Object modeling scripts
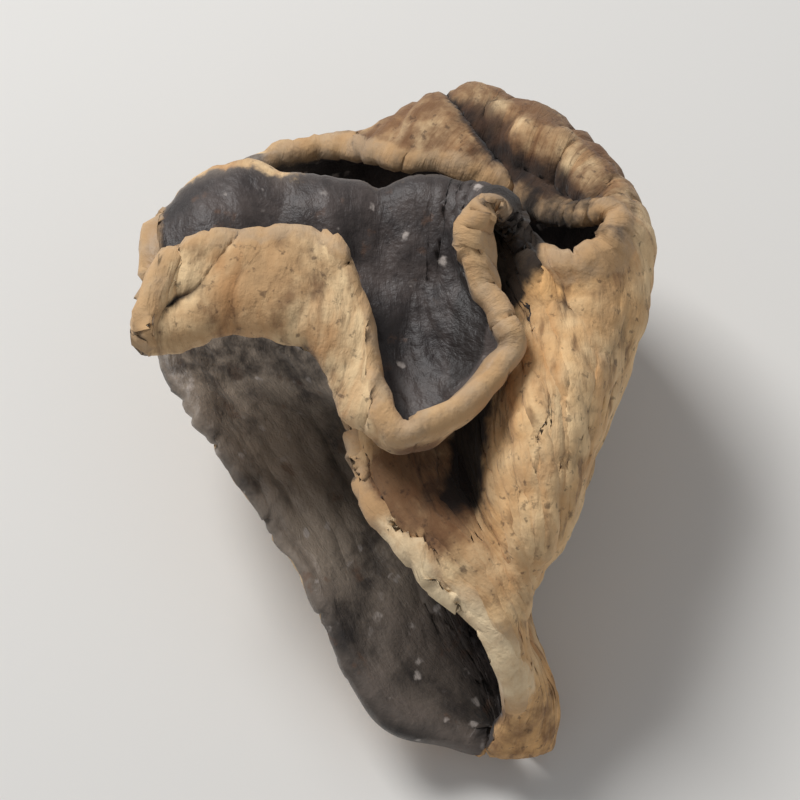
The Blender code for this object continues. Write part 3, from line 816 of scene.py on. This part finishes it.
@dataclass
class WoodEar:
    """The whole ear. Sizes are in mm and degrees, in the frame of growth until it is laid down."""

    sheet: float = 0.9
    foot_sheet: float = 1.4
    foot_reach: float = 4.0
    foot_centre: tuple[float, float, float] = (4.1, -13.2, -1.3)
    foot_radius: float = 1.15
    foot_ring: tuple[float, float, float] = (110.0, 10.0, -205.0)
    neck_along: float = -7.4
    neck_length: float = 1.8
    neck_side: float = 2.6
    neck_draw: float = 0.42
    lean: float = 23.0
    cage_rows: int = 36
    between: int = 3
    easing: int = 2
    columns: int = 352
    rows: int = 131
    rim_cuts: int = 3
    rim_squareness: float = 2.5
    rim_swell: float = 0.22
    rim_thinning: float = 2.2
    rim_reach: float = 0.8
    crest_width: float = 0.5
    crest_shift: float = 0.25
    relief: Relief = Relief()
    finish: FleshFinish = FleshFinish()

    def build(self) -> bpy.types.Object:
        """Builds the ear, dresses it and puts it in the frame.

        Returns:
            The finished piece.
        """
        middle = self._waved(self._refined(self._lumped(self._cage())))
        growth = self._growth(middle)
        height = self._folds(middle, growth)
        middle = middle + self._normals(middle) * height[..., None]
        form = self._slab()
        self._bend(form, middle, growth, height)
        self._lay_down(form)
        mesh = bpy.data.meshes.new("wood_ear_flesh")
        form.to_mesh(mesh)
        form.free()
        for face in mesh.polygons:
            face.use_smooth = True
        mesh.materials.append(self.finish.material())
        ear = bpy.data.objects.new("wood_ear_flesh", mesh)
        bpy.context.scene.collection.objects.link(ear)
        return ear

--

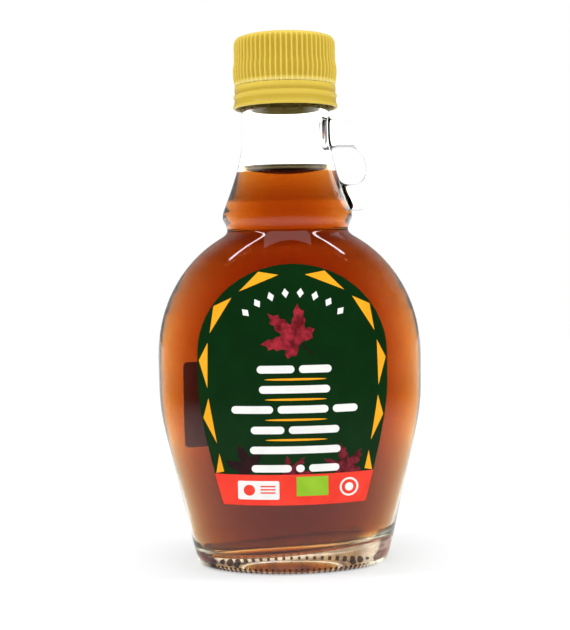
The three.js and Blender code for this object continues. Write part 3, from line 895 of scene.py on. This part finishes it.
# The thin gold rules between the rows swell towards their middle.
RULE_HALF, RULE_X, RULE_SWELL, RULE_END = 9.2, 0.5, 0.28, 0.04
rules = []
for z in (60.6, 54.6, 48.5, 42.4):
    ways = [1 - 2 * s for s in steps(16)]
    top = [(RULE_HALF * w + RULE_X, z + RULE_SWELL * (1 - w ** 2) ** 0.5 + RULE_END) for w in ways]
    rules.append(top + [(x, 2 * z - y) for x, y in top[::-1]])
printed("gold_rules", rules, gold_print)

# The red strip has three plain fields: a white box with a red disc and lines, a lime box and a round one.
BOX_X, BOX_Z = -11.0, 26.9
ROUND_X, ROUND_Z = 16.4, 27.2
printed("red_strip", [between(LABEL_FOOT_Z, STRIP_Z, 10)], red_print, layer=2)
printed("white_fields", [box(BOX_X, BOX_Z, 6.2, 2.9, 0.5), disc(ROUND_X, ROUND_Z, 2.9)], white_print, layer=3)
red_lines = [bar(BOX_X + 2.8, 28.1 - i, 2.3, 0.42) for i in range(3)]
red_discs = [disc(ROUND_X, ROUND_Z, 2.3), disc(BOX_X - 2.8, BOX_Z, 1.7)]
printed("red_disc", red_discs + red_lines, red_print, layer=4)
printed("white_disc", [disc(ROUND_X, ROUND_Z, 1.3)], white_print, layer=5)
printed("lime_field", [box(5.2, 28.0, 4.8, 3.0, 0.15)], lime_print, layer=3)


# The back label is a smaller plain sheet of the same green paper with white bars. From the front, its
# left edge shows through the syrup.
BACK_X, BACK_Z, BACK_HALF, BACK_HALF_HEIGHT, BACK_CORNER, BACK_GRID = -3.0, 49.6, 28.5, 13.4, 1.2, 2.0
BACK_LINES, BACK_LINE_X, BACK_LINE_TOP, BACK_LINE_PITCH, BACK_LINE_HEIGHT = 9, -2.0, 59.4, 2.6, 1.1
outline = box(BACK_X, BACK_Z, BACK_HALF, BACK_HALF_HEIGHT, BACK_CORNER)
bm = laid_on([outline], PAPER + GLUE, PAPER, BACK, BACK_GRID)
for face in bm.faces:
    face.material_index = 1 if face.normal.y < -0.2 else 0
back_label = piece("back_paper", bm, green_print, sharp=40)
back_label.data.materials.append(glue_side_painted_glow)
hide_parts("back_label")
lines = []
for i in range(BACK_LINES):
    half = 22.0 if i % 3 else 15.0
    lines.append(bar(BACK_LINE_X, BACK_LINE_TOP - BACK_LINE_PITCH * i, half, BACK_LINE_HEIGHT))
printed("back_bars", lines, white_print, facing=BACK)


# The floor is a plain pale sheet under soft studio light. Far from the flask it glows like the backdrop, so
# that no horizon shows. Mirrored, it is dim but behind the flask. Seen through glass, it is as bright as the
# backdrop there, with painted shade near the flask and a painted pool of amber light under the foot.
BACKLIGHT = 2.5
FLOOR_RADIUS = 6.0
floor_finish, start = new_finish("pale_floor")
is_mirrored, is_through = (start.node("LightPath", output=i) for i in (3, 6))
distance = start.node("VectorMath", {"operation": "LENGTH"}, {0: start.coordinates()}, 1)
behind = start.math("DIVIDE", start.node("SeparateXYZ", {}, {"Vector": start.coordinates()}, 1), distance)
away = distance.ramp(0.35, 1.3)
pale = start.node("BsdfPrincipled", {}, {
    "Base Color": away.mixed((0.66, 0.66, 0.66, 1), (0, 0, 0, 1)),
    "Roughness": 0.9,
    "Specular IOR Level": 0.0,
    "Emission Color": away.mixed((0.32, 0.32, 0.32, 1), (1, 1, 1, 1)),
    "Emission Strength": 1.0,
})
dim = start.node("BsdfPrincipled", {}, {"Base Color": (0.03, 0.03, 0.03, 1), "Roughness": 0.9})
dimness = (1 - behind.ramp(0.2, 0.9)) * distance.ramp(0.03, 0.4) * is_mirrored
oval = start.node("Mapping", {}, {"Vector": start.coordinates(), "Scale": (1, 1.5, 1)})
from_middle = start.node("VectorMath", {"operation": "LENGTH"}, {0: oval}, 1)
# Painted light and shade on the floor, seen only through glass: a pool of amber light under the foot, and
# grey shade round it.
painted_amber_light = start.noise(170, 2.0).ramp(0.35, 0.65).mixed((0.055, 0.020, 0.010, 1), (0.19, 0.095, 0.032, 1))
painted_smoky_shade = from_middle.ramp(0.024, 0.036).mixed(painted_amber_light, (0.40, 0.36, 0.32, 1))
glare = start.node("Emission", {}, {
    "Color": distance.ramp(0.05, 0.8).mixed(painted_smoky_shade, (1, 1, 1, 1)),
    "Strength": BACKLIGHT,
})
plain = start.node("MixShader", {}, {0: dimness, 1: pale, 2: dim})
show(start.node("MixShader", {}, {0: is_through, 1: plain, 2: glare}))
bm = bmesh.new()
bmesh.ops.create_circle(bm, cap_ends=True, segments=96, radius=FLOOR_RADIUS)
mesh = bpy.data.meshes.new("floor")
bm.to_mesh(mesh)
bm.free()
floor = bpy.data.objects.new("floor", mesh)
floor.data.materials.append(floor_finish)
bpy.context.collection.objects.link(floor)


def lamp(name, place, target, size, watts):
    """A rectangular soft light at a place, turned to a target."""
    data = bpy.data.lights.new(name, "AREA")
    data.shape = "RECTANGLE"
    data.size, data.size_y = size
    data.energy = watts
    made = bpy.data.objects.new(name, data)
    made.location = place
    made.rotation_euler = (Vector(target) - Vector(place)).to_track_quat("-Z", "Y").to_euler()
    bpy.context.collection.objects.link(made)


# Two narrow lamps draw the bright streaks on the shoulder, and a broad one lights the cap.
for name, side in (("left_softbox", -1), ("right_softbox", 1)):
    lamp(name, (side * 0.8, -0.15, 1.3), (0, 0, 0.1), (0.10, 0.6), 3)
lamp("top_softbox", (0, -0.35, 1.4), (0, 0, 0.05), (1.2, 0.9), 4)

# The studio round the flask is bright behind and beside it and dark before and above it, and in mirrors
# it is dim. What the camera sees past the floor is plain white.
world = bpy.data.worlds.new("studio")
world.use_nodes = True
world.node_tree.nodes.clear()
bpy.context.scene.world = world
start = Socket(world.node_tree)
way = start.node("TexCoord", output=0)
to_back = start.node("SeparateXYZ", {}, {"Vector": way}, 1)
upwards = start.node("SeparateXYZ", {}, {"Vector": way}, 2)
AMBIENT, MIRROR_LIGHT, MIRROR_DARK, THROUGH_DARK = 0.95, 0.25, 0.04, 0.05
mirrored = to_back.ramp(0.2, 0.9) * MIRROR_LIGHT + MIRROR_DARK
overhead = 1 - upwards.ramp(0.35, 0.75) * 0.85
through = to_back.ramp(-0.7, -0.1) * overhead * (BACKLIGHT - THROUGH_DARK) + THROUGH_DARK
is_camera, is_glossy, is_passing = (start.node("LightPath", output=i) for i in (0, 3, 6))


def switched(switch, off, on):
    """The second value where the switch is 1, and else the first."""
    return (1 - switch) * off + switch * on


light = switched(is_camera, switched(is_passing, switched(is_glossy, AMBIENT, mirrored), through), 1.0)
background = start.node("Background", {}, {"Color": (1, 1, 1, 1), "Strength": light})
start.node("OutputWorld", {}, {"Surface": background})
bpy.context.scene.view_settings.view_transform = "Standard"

## What the exercise asks
Every line from the one containing "The Blender code" through the one containing "whole ear. Sizes" is to be given again exactly, both ends included, and no line outside that range.

## Exercise output
The Blender code for this object continues. Write part 3, from line 816 of scene.py on. This part finishes it.
@dataclass
class WoodEar:
    """The whole ear. Sizes are in mm and degrees, in the frame of growth until it is laid down."""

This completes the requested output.